It was time to come down from the space station. The lack of natural, Earth gravity wasn’t good for my body, and one could only take so much of Arona’s wheeling and dealing after awhile. I had to return to familiar territory. Fortunately, a budget flight to a Caribbean island grouping known as Tropico came upon my radar. Having grown up in Miami and its environs—as entrenched in the world of Carribean and Central and South American politics as it is its cultures—I had some minor reservations, given the borderline-snarky brochure about Tropico, but I was also eager to see palm trees and soak in streets filled with sunshine and Spanish again. Yes, there would be a lot of Spanish; none of the English patois of my own West Indian side of the family, no Hatian Creole, no Brazilian Portuguese. Still, I suppose this simplified things a bit.

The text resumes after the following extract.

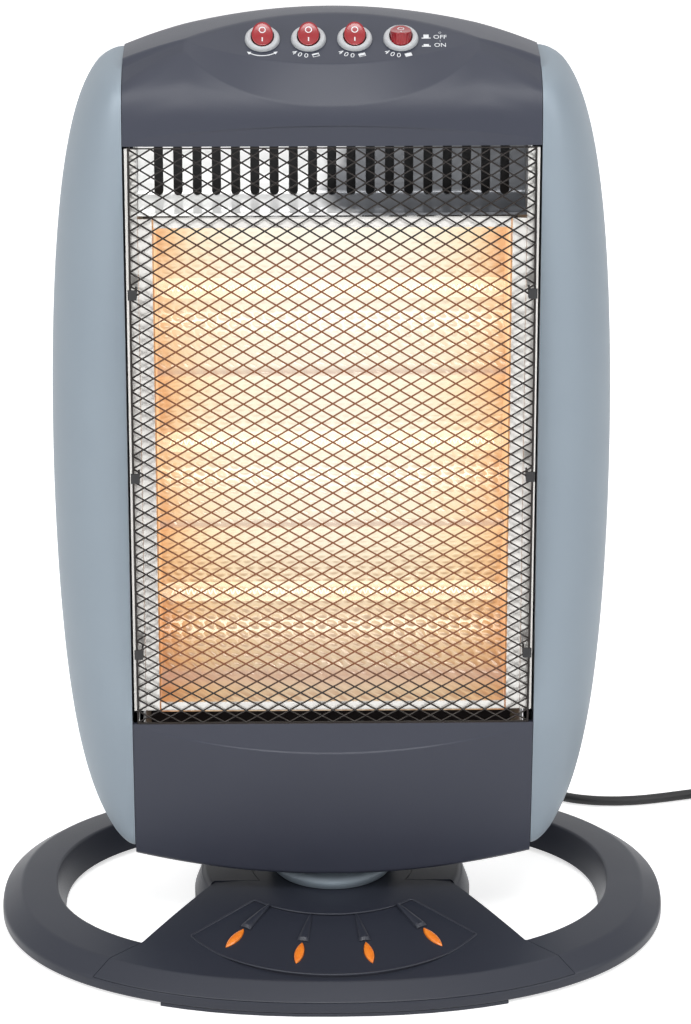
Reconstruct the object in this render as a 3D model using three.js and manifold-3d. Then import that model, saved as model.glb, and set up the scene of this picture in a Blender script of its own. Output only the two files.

My return to Earth involved a bit of time travel, and I was thrust back into the 1950s, in the thick of the Cold War. I took on the alias of “Carmina Salazar” and found myself alarmed at both the limited wardrobe options she/I was presented with compared with the men’s closet, as well as the fact that her/my advisor, throughout our administrations, seemed to assume that the presidente was, in fact, a man the entire time. Even Carmina’s musings to herself about her own beauty as she walked the streets and countrysides seemed not to be enough to convey her femininity. Did the presidential advisor, Penultimo, not get out much?
Perhaps Penultimo simply wasn’t a very good listener. There was one administration where I was advised to build up a nice nest egg for myself in my Swiss bank account. However, after my first specific order through Penultimo, which netted me a cool three thou, subsequent ones wouldn’t go through for some reason. I finally mucked my way through things and amassed the required balance, but it took the more routine measure of money laundering through a bank I had built myself to make most of that ill-gotten cash. This was not the only technical problem I faced, though it was the only one that involved miscommunication with my advisor; the others were minor, of the sort the computer back on the space station might term “glitches”, and simply stepping away for a bit and coming back seemed to right things. Then there were the less technical ones, the typos in the memos that Penultimo would present to me during a few specific administrations. In one instance, the name of a country was spelled both correctly and incorrectly within the same note!
There were other frustrating moments, though some of these came out of my own moral quandries. For the most part, I refused to grow tobacco and erect cigar factories, which severely hampered me during an administration on an island on which tobacco was practically the only thing that would grow. Then there were the offshore oil deposits. Considering the indescribably disgusting mess going on in the present-day Gulf of Mexico, I stayed away from offshore rigs until the very end, when the need to amass an incredible amount of money presented itself.
Still, despite the tough work, long hours, and little annoyances, the islands of Tropico were beautiful places to manage. Palm trees swayed gently on landscapes of rolling hills, flat, sandy beaches, and steep cliffsides. The terrain was oftentimes tricky to navigate, but the well-worn footpaths, probably made by natives from a more agrarian past, were a great help. Laying roads straight was another fussy bit of business, but I got the hang of it after awhile, and would even sometimes go back and repave the old crooked roads that I had been presented with at the start of my term of an island. The buildings for the islands inhabitants all proved to be useful in one way or another. Those for the tourists—them being a picky bunch—not so much. When land becomes flattened to place a building, sometimes it’s a crapshoot as to whether or not it looks okay, or just silly. Meanwhile, the people had their problems and demands, as people everywhere do, but that’s life, yeah? At least I could silence the radio announcer, Juanito, when his interruptions got too distracting.
My time running the islands of Tropico has ended, at least for now. It was a interesting and engrossing series of terms, but not enough to make me forget about that spinning metal bicycle tyre some light years away from here. That place will likely remain my first choice should I be torn between a gig as Administrator, and one as El Presidente. Still, I wouldn’t mind dipping my toes into that clear blue water again in the future, lively Latin music playing on the radio. It’d be hard to say no to such a beautiful place.